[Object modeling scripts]
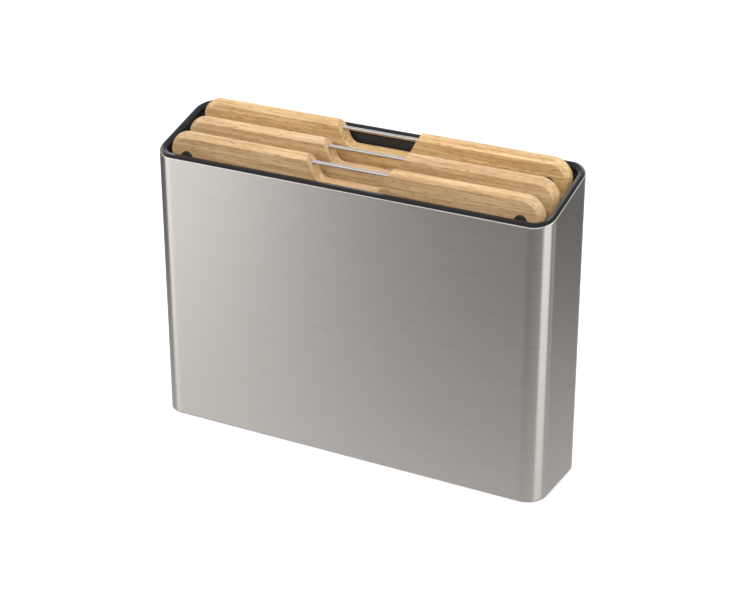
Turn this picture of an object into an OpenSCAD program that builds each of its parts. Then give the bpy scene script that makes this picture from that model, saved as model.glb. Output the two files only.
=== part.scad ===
/* [Case] */
// Width of the case, left to right
case_w = 333.5; // [325:0.5:360]
// Depth of the case, front to back
case_d = 78; // [78:1:90]
// Height of the steel at the front, above its own bottom edge
front_h = 220; // [205:0.1:235]
// Height of the steel at the back, above its own bottom edge
back_h = 244.4; // [235:0.1:260]
// Radius of the upright corners of the case
corner_r = 16; // [14:0.5:20]
// Thickness of the steel sheet
steel_t = 0.8; // [0.5:0.1:1.5]
// Height that the rubber feet lift the steel off the table
foot_lift = 1; // [1:0.5:4]

/* [Top rim] */
// How far in the ridge of the rim lies from the steel's outer face
ridge_inset = 2.8; // [2:0.1:3.5]
// How high the ridge stands above the steel's top edge
ridge_rise = 1.1; // [0.8:0.1:2]
// Width of the whole rim, from the steel's outer face inwards
rim_w = 6; // [5.5:0.1:6.5]

/* [Boards] */
// Length of a board
board_l = 315; // [280:1:316]
// Height of a board as it stands in the case
board_h = 225; // [210:1:226]
// Thickness of a board
board_t = 12; // [10:0.5:13]
// Radius of a board's corners
board_r = 16; // [10:1:25]
// Size of the bevel round a board's edges
bevel = 3.8; // [1:0.1:4.5]
// Distance from one board to the next
pitch = 23.5; // [22.5:0.1:23.5]
// How much higher each board stands than the one in front of it
step_z = 6.5; // [4:0.5:8]
// How far to the right the middle board sits in its slot
middle_shift = 1; // [-1.5:0.1:1.5]
// How far below an even step the middle board stands
middle_drop = 1.2; // [0:0.1:1.5]

/* [Finger notch and bar] */
// Half width of the notch at the top of the board
notch_half = 35.6; // [32:0.1:45]
// Depth of the notch
notch_d = 18.5; // [16:0.1:24]
// Lean of the notch's ends from upright, in degrees
notch_lean = 27.5; // [10:0.5:30]
// Radius where the notch's ends run into its floor
notch_r = 8; // [4:0.5:10]
// Diameter of the steel bar across the notch
bar_d = 3; // [2.5:0.1:4]
// Depth of the bar's centre below the board's top
bar_drop = 5.9; // [5:0.1:7]

/* [Board feet] */
// Diameter of the rubber feet on the boards
pad_d = 10; // [8:0.5:12]
// How far a rubber foot stands out of the wood
pad_h = 2; // [1:0.1:2.2]
// Distance of the feet from the board's centre line
pad_x = 140.8; // [120:0.1:141]
// Distance of the feet from the board's top or bottom edge
pad_in = 19; // [16:0.5:30]

/* [Hidden] */
$fn = 96;
BOARDS = ["front", "middle", "rear"];
PADS = ["upper_left", "upper_right", "lower_left", "lower_right"];
FACES = ["front", "back"];
SIDES = ["left", "right"];
CASE_FEET = ["front_left", "front_right", "back_left", "back_right"];

WOOD = [0.84, 0.68, 0.47];
STEEL = [0.72, 0.70, 0.68];
BAR_STEEL = [0.85, 0.85, 0.86];
PLASTIC = [0.16, 0.17, 0.19];
LINER_BLACK = [0.08, 0.08, 0.09];
RUBBER = [0.10, 0.10, 0.10];

// the case's slanted top
slant = atan((back_h - front_h) / case_d);
top_mid_z = foot_lift + (front_h + back_h) / 2;
top_d = case_d / cos(slant);
too_tall = 400;

// rim section below the ridge
rim_edge = 0.2;
rim_lip = 0.5;
ridge_half = 0.3;
rim_drop = 0.6;
rim_skirt = 3.2;
rim_skirt_inset = 2.2;

// base, liner and their fasteners
fit_gap = 0.3;
base_lift = 0.5;
base_t = 3;
liner_t = 2;
liner_in = rim_w;
base_z = foot_lift + base_lift;
floor_z = base_z + base_t;
inside_z = floor_z + liner_t;
screw_r = 1.5;
screw_fit = 0.2;
screw_head_r = 3;
screw_head_h = 1.6;
screw_l = 7;
boss_r = 3.5;
boss_h = 5;
screw_x = 118;
screw_y = 20;

// rubber feet under the case
case_foot_r = 7;
case_foot_x = 142;
case_foot_y = 24;
case_foot_seat = 1.5;
case_foot_edge = 0.6;
case_foot_step = 0.4;

// boards in their places
middle_y = 1;
first_z = 14.2;
slot_gap = 1;
guide_reach = 11.5;
guide_plate = 1.4;
guide_top = 150;
block_x = 95;
block_w = 14;
block_rib = 12;
bar_grip = 10;
pad_stem_r = 2.5;
pad_stem_l = 4;
pad_round = 0.5;
arc_steps = 12;

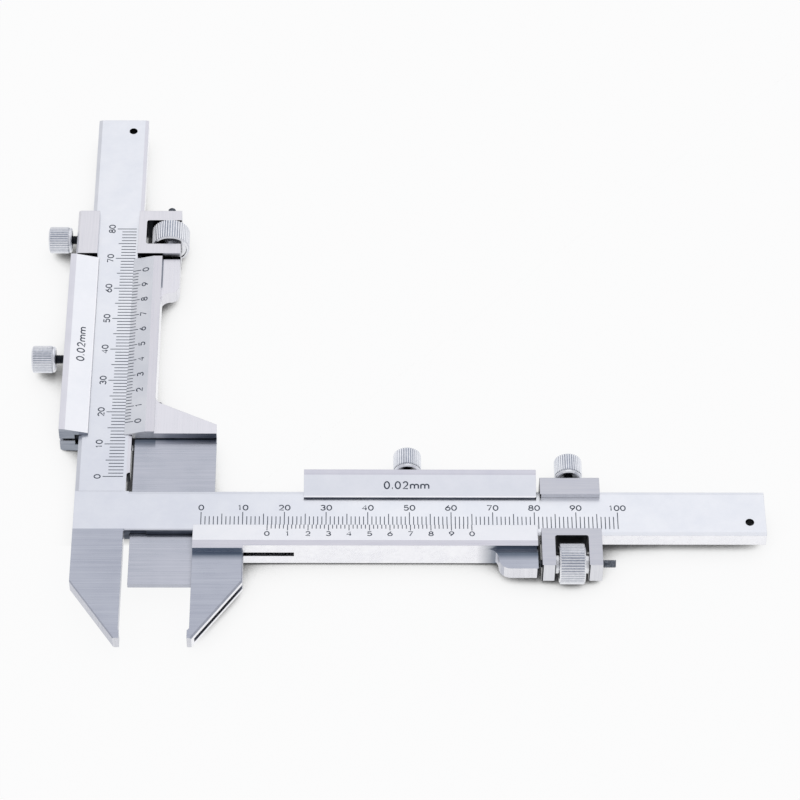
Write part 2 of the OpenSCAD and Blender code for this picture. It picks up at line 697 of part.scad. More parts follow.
module height_slide() {
    color(satin) difference() {
        union() {
            on_v() along_x(height_start, height_end - height_start)
                slide_section(height_wall, height_rail, height_vernier);
            on_v() boss(height_end, height_boss_len, height_wall);
            translate(place) plate(-beam_t, arm_front) {
                arm_outline(0);
                arm_blend();
            }
        }
        translate(place) {
            plate(tongue_back_z - seat_fit, tongue_front_z + seat_fit) {
                arm_outline(arm_rim);
                translate([tongue_left_x - seat_fit, height_start - over])
                    square([tongue_w + over, over + arm_tip_h - arm_rim]);
            }
            for (at = tongue_screw_places) frame_screw(at, seat_fit);
        }
        on_v() rod_holes(height_end);
        on_v() rail_holes(height_start, height_reading + height_screw_at, height_rail);
    }
}

module height_tongue() {
    color(ground) translate(place) difference() {
        plate(tongue_back_z, tongue_front_z) {
            translate([tongue_left_x, tongue_low_y]) square([tongue_w, height_start - tongue_low_y]);
            arm_outline(arm_rim + seat_fit);
        }
        for (at = tongue_screw_places) frame_screw(at, seat_fit);
    }
}

module tongue_screws() {
    color(blued) translate(place) for (at = tongue_screw_places) frame_screw(at);
}

module height_gib() { color(blued) on_v() slide_gib(height_start, height_end, height_rail); }
module height_lock_screw() {
    color(knurled) on_v() thumb_screw(height_reading + height_screw_at, height_rail, height_stem_gap);
}
module height_fine_rod() { color(blued) on_v() fine_rod(height_end, height_clamp_start); }
module height_rod_pin() { color(knurled) on_v() rod_pin(height_end); }
module height_clamp() { color(satin) on_v() clamp_block(height_clamp_start); }
module height_clamp_gib() { color(blued) on_v() clamp_gib(height_clamp_start); }
module height_clamp_screw() {
    color(knurled) on_v() thumb_screw(height_clamp_start + clamp_len / 2, clamp_rail, clamp_stem_gap);
}
module height_fine_nut() { color(knurled) on_v() fine_nut(height_clamp_start); }

horizontal_beam();
vertical_beam();
corner_screws();
jaw_slide();
jaw_gib();
jaw_lock_screw();
jaw_fine_rod();
jaw_rod_pin();
jaw_clamp();
jaw_clamp_gib();
jaw_clamp_screw();
jaw_fine_nut();
height_slide();
height_tongue();
tongue_screws();
height_gib();
height_lock_screw();
height_fine_rod();
height_rod_pin();
height_clamp();
height_clamp_gib();
height_clamp_screw();
height_fine_nut();
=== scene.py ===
import math

import bmesh
import bpy
from mathutils import Matrix, Vector


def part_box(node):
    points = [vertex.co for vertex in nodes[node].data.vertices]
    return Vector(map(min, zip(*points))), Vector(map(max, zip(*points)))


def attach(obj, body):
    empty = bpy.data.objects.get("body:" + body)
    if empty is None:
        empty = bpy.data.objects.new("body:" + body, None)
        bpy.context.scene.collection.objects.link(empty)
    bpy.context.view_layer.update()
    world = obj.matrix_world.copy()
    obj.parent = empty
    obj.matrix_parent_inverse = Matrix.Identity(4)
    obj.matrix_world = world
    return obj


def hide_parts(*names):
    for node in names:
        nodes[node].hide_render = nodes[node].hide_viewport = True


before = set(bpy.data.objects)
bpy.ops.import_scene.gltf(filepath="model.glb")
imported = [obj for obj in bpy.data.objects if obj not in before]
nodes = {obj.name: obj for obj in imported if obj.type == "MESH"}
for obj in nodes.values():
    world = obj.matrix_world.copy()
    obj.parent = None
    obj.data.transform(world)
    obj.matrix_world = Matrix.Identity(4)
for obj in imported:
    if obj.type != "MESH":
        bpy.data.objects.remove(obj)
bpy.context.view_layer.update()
mm = 0.001
print("frame loaded")

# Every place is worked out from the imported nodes. Each beam has a frame of its own: x along the beam from
# the zero of its scale, y across it from its centre line with the vernier on the negative side, and z off
# its face.
beamData = {
    "endFromZeroH": 135.6 * mm,     # free end of the horizontal beam from its zero line
    "endFromZeroV": 118.2 * mm,     # free end of the vertical beam from its zero line
    "beamWidth": 13 * mm,
    "holeInset": 3.9 * mm,          # a hang hole's centre from the beam's end and edge
    "holeReach": 1.5 * mm,
    "jawSlideLead": 18.25 * mm,     # from a slide's lowest point to the zero line of its vernier
    "heightSlideLead": 3.7 * mm,
    "slideFront": 1.4 * mm,         # land beside a vernier above the beam's face
    "railLow": 0.7 * mm,            # inner edge of a screw rail's sloped face above the beam's face
    "railHigh": 2.2 * mm,           # its outer land
}

hBeamLow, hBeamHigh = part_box("horizontal_beam")
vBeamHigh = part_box("vertical_beam")[1]
jawSlideLow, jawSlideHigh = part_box("jaw_slide")
heightSlideLow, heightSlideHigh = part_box("height_slide")

frontZ = hBeamHigh.z
zeroX = hBeamHigh.x - beamData["endFromZeroH"]
zeroY = vBeamHigh.y - beamData["endFromZeroV"]
centreY = hBeamHigh.y - beamData["beamWidth"] / 2
centreX = vBeamHigh.x - beamData["beamWidth"] / 2
jawVernierX = jawSlideLow.x + beamData["jawSlideLead"]
heightVernierY = heightSlideLow.y + beamData["heightSlideLead"]


def alongHorizontal(x):
    return Matrix.Translation((x, centreY, frontZ))


def alongVertical(y):
    return Matrix.Translation((centreX, y, frontZ)) @ Matrix.Rotation(math.pi / 2, 4, "Z")


# Camera, from a fit to the lines of both scales
cameraData = {
    "place": (-7.794 * mm, -547.888 * mm, 673.751 * mm),
    "azimuth": -1.040,
    "elevation": 51.185,
    "roll": 0.921,
    "lens": 156.263,
    "sensor": 36.0,
}


def linkObject(name, data):
    holder = bpy.data.objects.new(name, data)
    bpy.context.scene.collection.objects.link(holder)
    return holder


def makeCamera(data):
    azimuth = math.radians(data["azimuth"])
    elevation = math.radians(data["elevation"])
    roll = math.radians(data["roll"])
    back = Vector((math.sin(azimuth) * math.cos(elevation), -math.cos(azimuth) * math.cos(elevation),
                   math.sin(elevation)))
    right = Vector((math.cos(azimuth), math.sin(azimuth), 0))
    up = back.cross(right)
    rolledRight = right * math.cos(roll) + up * math.sin(roll)
    rolledUp = up * math.cos(roll) - right * math.sin(roll)
    camera = bpy.data.cameras.new("camera")
    camera.lens = data["lens"]
    camera.sensor_width = data["sensor"]
    camera.clip_end = 20
    holder = linkObject("camera", camera)
    turn = Matrix((rolledRight, rolledUp, back)).transposed().to_4x4()
    holder.matrix_world = Matrix.Translation(data["place"]) @ turn
    bpy.context.scene.camera = holder


makeCamera(cameraData)
print("camera placed")


def toLinear(hexText):
    channels = [int(hexText[i:i + 2], 16) / 255 for i in (1, 3, 5)]
    linear = [c / 12.92 if c <= 0.04045 else ((c + 0.055) / 1.055) ** 2.4 for c in channels]
    return (*linear, 1.0)


def addNode(tree, kind, settings=None, links=None):
    node = tree.nodes.new(kind)
    for name, value in (settings or {}).items():
        if isinstance(name, str) and hasattr(node, name):
            setattr(node, name, value)
        else:
            node.inputs[name].default_value = value
    for name, source in (links or {}).items():
        tree.links.new(source, node.inputs[name])
    return node


def newMaterial(name):
    material = bpy.data.materials.new(name)
    material.use_nodes = True
    tree = material.node_tree
    tree.nodes.clear()
    shader = addNode(tree, "ShaderNodeBsdfPrincipled")
    addNode(tree, "ShaderNodeOutputMaterial", {}, {"Surface": shader.outputs["BSDF"]})
    return material, tree, shader


grainData = {
    "grainDetail": 3.0, "grainRoughness": 0.6, "patchDetail": 2.0,
    "colourRange": (0.34, 0.66),    # part of the noise that runs from a finish's dark colour to its light one
    "roughRange": (0.3, 0.7),       # part of it that runs through the finish's roughness
}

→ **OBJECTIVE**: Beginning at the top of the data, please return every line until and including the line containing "rim_w = 6; // [5.5:0.1:6.5]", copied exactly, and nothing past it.

→ **OUTPUT BELOW**:
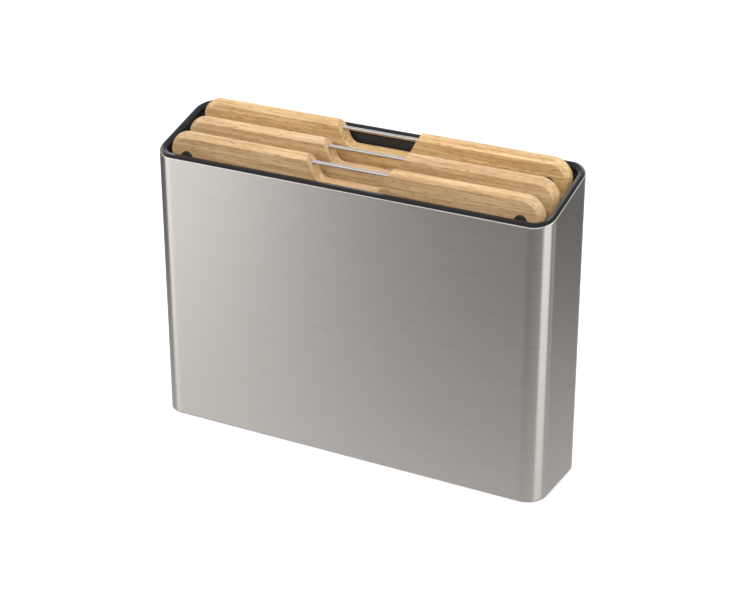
Turn this picture of an object into an OpenSCAD program that builds each of its parts. Then give the bpy scene script that makes this picture from that model, saved as model.glb. Output the two files only.
=== part.scad ===
/* [Case] */
// Width of the case, left to right
case_w = 333.5; // [325:0.5:360]
// Depth of the case, front to back
case_d = 78; // [78:1:90]
// Height of the steel at the front, above its own bottom edge
front_h = 220; // [205:0.1:235]
// Height of the steel at the back, above its own bottom edge
back_h = 244.4; // [235:0.1:260]
// Radius of the upright corners of the case
corner_r = 16; // [14:0.5:20]
// Thickness of the steel sheet
steel_t = 0.8; // [0.5:0.1:1.5]
// Height that the rubber feet lift the steel off the table
foot_lift = 1; // [1:0.5:4]

/* [Top rim] */
// How far in the ridge of the rim lies from the steel's outer face
ridge_inset = 2.8; // [2:0.1:3.5]
// How high the ridge stands above the steel's top edge
ridge_rise = 1.1; // [0.8:0.1:2]
// Width of the whole rim, from the steel's outer face inwards
rim_w = 6; // [5.5:0.1:6.5]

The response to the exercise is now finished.